━━━━━ Raw data

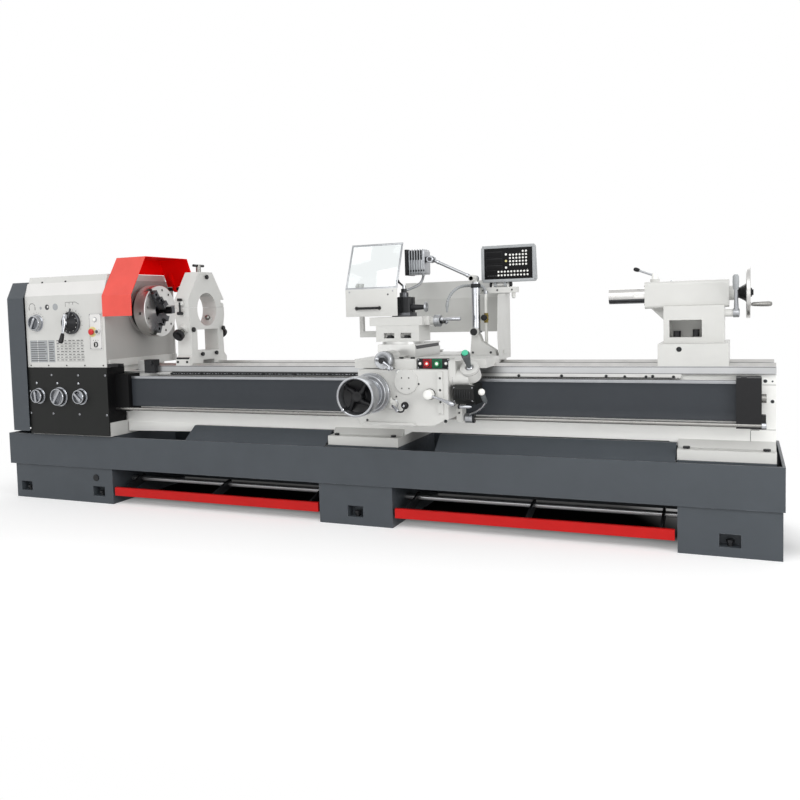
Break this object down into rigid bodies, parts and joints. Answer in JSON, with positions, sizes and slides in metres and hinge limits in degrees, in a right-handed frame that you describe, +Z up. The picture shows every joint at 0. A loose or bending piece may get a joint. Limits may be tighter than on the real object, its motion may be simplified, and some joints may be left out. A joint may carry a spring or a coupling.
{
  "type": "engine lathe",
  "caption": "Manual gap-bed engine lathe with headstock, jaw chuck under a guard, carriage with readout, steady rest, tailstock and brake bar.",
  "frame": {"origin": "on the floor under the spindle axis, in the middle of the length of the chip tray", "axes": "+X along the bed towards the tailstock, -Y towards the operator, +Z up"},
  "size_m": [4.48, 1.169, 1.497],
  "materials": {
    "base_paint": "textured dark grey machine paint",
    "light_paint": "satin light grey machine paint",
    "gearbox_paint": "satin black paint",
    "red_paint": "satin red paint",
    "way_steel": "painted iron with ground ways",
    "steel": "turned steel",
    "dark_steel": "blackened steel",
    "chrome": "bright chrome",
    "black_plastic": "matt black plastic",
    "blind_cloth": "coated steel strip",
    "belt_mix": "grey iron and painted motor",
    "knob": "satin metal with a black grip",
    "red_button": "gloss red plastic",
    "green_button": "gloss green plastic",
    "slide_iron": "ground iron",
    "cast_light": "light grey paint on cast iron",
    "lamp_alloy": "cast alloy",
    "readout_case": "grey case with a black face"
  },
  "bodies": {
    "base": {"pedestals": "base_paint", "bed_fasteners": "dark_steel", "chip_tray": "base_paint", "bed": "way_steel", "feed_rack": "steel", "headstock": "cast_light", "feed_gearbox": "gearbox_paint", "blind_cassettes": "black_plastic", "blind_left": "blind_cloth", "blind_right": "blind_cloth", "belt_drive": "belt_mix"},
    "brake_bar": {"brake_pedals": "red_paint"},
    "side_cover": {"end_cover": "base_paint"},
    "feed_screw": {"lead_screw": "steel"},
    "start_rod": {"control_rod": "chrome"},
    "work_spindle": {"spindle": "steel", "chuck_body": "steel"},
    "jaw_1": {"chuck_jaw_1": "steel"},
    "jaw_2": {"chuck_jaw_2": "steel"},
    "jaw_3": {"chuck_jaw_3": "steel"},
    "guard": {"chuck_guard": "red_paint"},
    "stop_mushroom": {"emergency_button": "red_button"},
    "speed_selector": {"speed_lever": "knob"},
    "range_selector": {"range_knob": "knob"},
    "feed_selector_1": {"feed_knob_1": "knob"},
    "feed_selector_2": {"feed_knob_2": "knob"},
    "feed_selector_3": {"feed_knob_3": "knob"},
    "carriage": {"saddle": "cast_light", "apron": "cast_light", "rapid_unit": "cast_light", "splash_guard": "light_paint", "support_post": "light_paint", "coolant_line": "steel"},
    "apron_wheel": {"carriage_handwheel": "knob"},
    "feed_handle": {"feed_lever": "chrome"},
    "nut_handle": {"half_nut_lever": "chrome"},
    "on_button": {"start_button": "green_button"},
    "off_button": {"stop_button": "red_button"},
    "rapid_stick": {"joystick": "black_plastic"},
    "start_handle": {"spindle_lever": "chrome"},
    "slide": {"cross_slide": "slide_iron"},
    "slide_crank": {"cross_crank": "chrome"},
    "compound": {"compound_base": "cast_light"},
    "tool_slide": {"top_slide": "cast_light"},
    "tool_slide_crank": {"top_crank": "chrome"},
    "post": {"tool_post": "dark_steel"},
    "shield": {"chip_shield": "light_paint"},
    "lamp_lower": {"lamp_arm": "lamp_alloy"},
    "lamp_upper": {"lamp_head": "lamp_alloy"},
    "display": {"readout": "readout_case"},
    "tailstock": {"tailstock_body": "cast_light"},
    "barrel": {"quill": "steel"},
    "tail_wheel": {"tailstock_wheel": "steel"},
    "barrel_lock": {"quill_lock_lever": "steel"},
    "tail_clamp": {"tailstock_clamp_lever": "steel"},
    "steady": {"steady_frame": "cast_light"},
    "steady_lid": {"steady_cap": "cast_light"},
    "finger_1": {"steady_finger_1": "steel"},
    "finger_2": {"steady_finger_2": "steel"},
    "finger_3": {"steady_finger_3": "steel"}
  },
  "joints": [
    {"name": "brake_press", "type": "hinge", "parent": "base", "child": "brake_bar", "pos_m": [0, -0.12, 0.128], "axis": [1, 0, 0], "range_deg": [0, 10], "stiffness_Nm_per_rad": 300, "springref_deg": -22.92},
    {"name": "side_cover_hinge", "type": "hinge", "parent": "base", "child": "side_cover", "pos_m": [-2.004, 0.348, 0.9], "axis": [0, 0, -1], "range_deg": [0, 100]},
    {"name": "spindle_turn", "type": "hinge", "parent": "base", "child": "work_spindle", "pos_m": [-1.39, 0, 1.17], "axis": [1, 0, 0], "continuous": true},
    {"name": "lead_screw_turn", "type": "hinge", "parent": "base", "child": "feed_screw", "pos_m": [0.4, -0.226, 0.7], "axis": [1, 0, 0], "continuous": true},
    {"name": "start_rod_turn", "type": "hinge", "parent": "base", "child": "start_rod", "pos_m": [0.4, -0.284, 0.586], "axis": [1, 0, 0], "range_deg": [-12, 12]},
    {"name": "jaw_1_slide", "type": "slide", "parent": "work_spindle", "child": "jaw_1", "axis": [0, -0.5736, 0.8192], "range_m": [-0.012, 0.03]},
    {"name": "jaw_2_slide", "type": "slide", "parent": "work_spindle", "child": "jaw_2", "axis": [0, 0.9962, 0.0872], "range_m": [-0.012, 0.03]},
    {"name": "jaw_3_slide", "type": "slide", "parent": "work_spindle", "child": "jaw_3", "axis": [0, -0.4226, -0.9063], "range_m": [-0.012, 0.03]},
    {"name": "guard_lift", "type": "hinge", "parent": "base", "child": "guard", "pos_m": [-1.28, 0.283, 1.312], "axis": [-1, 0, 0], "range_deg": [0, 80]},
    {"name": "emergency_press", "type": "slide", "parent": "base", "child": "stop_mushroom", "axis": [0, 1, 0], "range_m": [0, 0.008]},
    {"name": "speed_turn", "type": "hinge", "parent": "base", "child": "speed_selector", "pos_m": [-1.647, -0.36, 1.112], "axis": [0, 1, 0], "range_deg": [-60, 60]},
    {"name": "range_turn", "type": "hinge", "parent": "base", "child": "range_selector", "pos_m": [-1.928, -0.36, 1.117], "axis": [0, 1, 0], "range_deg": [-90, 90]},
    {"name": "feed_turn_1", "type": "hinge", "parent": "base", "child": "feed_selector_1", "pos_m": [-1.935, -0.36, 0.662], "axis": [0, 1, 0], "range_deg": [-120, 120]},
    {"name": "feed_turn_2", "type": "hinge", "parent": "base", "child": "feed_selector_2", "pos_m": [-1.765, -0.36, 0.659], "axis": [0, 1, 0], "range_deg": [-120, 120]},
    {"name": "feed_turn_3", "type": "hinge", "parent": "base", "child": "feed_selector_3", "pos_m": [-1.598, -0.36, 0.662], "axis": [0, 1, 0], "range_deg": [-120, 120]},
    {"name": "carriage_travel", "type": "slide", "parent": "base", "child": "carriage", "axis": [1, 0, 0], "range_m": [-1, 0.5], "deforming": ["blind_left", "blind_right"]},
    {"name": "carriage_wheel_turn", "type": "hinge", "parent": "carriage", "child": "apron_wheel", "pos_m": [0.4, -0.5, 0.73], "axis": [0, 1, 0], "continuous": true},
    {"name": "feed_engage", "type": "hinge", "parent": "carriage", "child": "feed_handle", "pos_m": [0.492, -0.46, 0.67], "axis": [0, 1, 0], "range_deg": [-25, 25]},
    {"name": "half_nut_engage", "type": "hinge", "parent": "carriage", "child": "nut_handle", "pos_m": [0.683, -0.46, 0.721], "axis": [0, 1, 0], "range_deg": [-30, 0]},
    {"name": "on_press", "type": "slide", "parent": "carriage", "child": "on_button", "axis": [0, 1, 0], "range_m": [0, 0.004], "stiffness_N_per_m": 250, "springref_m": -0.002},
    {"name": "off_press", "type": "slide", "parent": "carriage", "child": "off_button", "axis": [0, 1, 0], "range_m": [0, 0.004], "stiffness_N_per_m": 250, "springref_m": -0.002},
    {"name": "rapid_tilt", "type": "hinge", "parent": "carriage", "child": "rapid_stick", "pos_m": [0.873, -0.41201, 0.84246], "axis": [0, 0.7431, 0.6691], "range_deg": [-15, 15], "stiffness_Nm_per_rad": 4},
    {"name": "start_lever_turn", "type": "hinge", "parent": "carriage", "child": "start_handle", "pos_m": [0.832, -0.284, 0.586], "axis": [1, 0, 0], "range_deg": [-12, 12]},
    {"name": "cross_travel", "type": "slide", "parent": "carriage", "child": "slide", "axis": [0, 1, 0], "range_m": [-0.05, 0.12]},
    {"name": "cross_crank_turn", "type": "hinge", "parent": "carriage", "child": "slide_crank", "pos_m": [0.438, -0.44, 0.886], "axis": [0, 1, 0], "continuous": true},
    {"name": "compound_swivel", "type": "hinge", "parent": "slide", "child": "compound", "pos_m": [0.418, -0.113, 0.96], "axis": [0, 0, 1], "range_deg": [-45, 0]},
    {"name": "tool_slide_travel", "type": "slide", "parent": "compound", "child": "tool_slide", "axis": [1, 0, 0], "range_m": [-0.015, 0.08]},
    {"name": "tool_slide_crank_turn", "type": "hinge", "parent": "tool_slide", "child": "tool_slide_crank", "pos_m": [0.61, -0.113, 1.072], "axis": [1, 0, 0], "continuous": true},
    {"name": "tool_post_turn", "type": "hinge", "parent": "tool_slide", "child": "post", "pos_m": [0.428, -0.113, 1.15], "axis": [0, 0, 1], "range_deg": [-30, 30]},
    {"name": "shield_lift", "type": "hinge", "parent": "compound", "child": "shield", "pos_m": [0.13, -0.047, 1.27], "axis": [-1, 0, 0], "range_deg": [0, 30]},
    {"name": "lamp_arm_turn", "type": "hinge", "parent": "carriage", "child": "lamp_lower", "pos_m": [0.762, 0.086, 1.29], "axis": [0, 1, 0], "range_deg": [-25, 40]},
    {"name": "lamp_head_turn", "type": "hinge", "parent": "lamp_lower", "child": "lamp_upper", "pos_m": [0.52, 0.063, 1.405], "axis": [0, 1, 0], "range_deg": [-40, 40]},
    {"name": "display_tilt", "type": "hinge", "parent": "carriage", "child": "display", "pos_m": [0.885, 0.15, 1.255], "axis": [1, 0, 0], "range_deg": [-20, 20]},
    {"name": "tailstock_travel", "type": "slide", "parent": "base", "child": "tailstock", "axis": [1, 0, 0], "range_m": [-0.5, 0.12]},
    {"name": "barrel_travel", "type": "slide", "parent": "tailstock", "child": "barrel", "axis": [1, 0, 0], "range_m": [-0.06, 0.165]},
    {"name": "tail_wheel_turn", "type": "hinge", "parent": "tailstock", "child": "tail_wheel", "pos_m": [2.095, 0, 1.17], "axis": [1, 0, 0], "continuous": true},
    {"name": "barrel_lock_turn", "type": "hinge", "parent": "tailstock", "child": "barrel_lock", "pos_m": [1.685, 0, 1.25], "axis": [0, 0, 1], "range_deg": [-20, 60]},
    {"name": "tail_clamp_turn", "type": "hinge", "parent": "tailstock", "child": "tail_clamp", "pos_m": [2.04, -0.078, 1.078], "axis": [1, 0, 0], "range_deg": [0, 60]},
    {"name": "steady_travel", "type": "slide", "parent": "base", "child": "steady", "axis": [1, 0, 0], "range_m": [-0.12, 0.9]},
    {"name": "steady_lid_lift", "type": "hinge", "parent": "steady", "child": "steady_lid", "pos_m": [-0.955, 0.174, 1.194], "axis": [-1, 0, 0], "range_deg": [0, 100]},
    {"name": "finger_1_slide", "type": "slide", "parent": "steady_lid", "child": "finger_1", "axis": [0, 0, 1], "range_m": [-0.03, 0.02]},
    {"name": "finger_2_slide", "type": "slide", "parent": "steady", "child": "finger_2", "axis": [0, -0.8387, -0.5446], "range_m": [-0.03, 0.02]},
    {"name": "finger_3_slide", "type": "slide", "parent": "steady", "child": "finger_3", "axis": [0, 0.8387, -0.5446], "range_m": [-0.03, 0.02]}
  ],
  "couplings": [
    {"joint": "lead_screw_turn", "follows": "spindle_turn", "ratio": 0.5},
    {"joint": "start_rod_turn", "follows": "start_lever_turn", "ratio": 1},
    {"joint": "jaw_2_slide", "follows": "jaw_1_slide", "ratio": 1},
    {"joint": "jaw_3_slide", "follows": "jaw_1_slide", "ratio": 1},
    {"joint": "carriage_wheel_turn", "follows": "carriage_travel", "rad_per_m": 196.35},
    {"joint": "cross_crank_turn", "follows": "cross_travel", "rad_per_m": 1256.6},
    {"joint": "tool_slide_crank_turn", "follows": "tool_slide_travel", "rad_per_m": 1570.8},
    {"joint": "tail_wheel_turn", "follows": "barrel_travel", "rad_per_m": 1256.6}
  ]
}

━━━━━━━━━━

◆ Work to complete: Set out every line from the material that contains the string "bodies".

◆ The solution:
Break this object down into rigid bodies, parts and joints. Answer in JSON, with positions, sizes and slides in metres and hinge limits in degrees, in a right-handed frame that you describe, +Z up. The picture shows every joint at 0. A loose or bending piece may get a joint. Limits may be tighter than on the real object, its motion may be simplified, and some joints may be left out. A joint may carry a spring or a coupling.
  "bodies": {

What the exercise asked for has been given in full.